The Central Valley Regional Pathway to Law Pipeline is part of the California Leadership-Access-Workforce (LAW) Pathways established in 2015 under the State Bar of California’s Council on Access and Fairness to provide an educational pipeline for diverse students from high schools, community colleges and four-year universities. Pathway to Law Pipeline is a collaboration between Bullard High School, Fresno City College, Fresno State and the San Joaquin College of Law.
The pathway received the 2021 State Bar of California Education Pipeline Award in February at the Pathway to Law Summit. Fresno State Interim President Saúl Jiménez-Sandoval accepted the award during a short virtual ceremony.
Over 600 students are in the Central Valley pipeline, including over 500 at Bullard High School, over 100 at Fresno City College, 15 at Fresno State and four at San Joaquin College of Law.
For Charles, the pathway was what he was looking for.
“This program has provided me with the ability to network and learn from the experiences of some very bright legal professionals, have access to service-learning opportunities, obtain information on the law school admissions process, receive academic counseling when needed, participate with fellow classmates in a variety of in-depth discussions about legal cases and to be a member of the Law Pathways Club,” Charles said.
By following the pathway, Charles completed his associate degree in law, public policy and society at Fresno City College. At the same time, he was able to get his CAL-LAW Scholar certificate, which earns him special admissions consideration when applying to the 10 partnering law schools in California, including UC Berkeley, UCLA, USC and the San Joaquin College of Law.
When entering the pipeline at Fresno City College, Charles not only found a way forward, but a network of mentors who supported him through the program. After transferring to Fresno State, that support and mentorship continued with professors Andrew Fiala and James Rocha in the Philosophy Department.
“I can say that it was truly an honor to have Caleb represent our Pathway as well as our major in Philosophy Pre-Law,” Rocha said. “Caleb stands out as one of the best students I have had the pleasure to work with; he is always motivated to work hard, is a creative and intelligent thinker, and excelled in all of the classes he took with me, which was especially impressive since they all occurred during the pandemic,” he said.
In addition to his studies, Charles is a member of the Phi Alpha Delta pre-law fraternity and participates in the Student Advocacy Project, representing Fresno County residents appealing low-level citations.
“I am currently participating in the student advocacy program, and I love it!” Charles said.
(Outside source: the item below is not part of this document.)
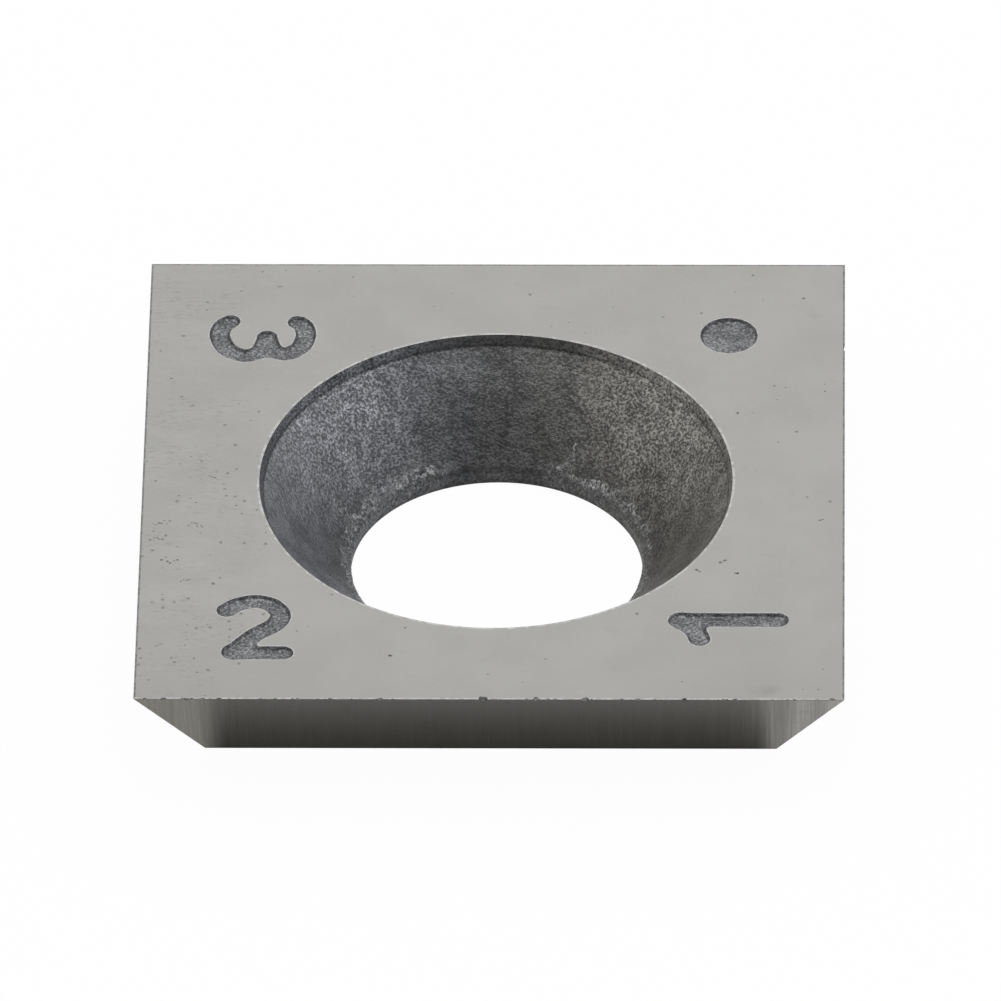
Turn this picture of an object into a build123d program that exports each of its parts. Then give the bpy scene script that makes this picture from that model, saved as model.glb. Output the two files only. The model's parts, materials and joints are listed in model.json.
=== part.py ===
from build123d import *
import os
from math import radians, tan

# Driving sizes of the square body, in millimetres and degrees
edge_length = 15.0
thickness = 2.5
relief_angle = 30.0

# Driving sizes of the screw hole, from the seat face up to the cutting face
bore_diameter = 6.25
bore_length = 0.2
throat_radius = 0.3
countersink_angle = 87.0
rim_land_depth = 0.24
rim_land_inset = 0.085

# Driving sizes of the round index recess in one corner of the cutting face
dot_diameter = 1.22
dot_depth = 0.08
dot_edge_distance = 2.5
dot_draft = 35.0
dot_floor_radius = 0.06

# The cone and the bore wall would meet in a sharp corner at this height.
# The throat radius rounds it off and leaves the bore wall its full length.
half_angle = radians(countersink_angle / 2)
corner_height = bore_length + throat_radius * tan(half_angle / 2)

# The cone opens upwards from that corner to the foot of the steep land under the rim
bore_radius = bore_diameter / 2
land_height = thickness - rim_land_depth
land_radius = bore_radius + (land_height - corner_height) * tan(half_angle)
rim_radius = land_radius + rim_land_inset

# The dot stands at the same distance from both cutting edges of its corner
dot_centre = edge_length / 2 - dot_edge_distance

with BuildPart() as insert:
    # Square block whose four flanks lean inwards below the edges of the cutting face.
    # A positive draft would widen the block downwards, so the relief is a negative one.
    with BuildSketch(Plane.XY):
        Rectangle(edge_length, edge_length)
    extrude(amount=thickness)
    flanks = insert.faces().filter_by(Axis.Z, reverse=True)
    draft(flanks, neutral_plane=Plane.XY.offset(thickness), angle=-relief_angle)

    # Screw hole: straight bore, rounded throat, countersink and steep rim land in one profile
    with BuildSketch(Plane.XZ):
        with BuildLine():
            Polyline(
                (0, 0),
                (bore_radius, 0),
                (bore_radius, corner_height),
                (land_radius, land_height),
                (rim_radius, thickness),
                (0, thickness),
                close=True,
            )
        hole_profile = make_face()
        throat_corner = hole_profile.vertices().sort_by_distance((bore_radius, corner_height))[0]
        fillet(throat_corner, radius=throat_radius)
    revolve(axis=Axis.Z, mode=Mode.SUBTRACT)

    # Index dot: a shallow pressed recess with drafted walls and a rounded floor edge
    with BuildSketch(Plane.XY.offset(thickness)):
        with Locations((dot_centre, dot_centre)):
            Circle(dot_diameter / 2)
    extrude(amount=dot_depth, dir=(0, 0, -1), taper=dot_draft, mode=Mode.SUBTRACT)
    dot_floor = insert.faces().filter_by(Plane.XY).sort_by_distance(
        (dot_centre, dot_centre, thickness - dot_depth)
    )[0]
    fillet(dot_floor.edges(), radius=dot_floor_radius)

insert.part.label = "insert"

os.makedirs("parts", exist_ok=True)
export_step(insert.part, "parts/insert.step")
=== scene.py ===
import bmesh
import bpy
import json
import math
import numpy as np
import random
from mathutils import Matrix, Vector, geometry, noise


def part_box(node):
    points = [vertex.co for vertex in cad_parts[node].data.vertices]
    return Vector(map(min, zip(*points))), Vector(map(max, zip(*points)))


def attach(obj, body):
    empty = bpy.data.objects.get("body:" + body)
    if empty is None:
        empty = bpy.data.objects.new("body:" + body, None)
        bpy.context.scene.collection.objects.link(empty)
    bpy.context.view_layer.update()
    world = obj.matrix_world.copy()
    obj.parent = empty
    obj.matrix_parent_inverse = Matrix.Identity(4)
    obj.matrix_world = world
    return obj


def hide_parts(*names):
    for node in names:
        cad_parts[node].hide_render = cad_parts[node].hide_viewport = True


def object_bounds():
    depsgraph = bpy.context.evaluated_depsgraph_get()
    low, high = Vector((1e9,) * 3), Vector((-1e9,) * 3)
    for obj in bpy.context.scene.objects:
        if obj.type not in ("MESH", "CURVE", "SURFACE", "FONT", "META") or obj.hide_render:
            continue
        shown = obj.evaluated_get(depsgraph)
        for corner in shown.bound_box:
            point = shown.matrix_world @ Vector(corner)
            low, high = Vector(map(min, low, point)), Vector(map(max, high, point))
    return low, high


# Seed of the small random shifts in the meshes, which without it would differ from run to run
JITTER_SEED = 5

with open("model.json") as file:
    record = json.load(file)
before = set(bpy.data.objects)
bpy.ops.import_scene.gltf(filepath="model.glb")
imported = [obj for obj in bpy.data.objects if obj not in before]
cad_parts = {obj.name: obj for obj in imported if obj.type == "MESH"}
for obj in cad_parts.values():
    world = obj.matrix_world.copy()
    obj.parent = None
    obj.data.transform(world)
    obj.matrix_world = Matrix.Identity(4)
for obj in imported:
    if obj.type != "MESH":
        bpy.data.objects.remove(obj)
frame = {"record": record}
cad_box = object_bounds()
noise.seed_set(JITTER_SEED)

# The insert is modelled in millimetres and brought to metres at the end
MM = 0.001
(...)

After completing the training to do this project and upon receiving consent from the citizens of Fresno seeking help, students are able to advocate on behalf of them as they appeal citations through the administrative hearing process in Municipal Court.
The cases are minor infractions such as unlawful dumping, illegal firework usage or public nuisance citations. Still, it gives students the experience to craft legal arguments and advocate for those who may not be able to afford legal representation.
Charles is on track to graduate with a philosophy pre-law bachelor’s degree with honors this semester. He is also the Philosophy Department’s 2021 undergraduate student of distinction, making him eligible for the College of Arts and Humanities Dean’s Medal.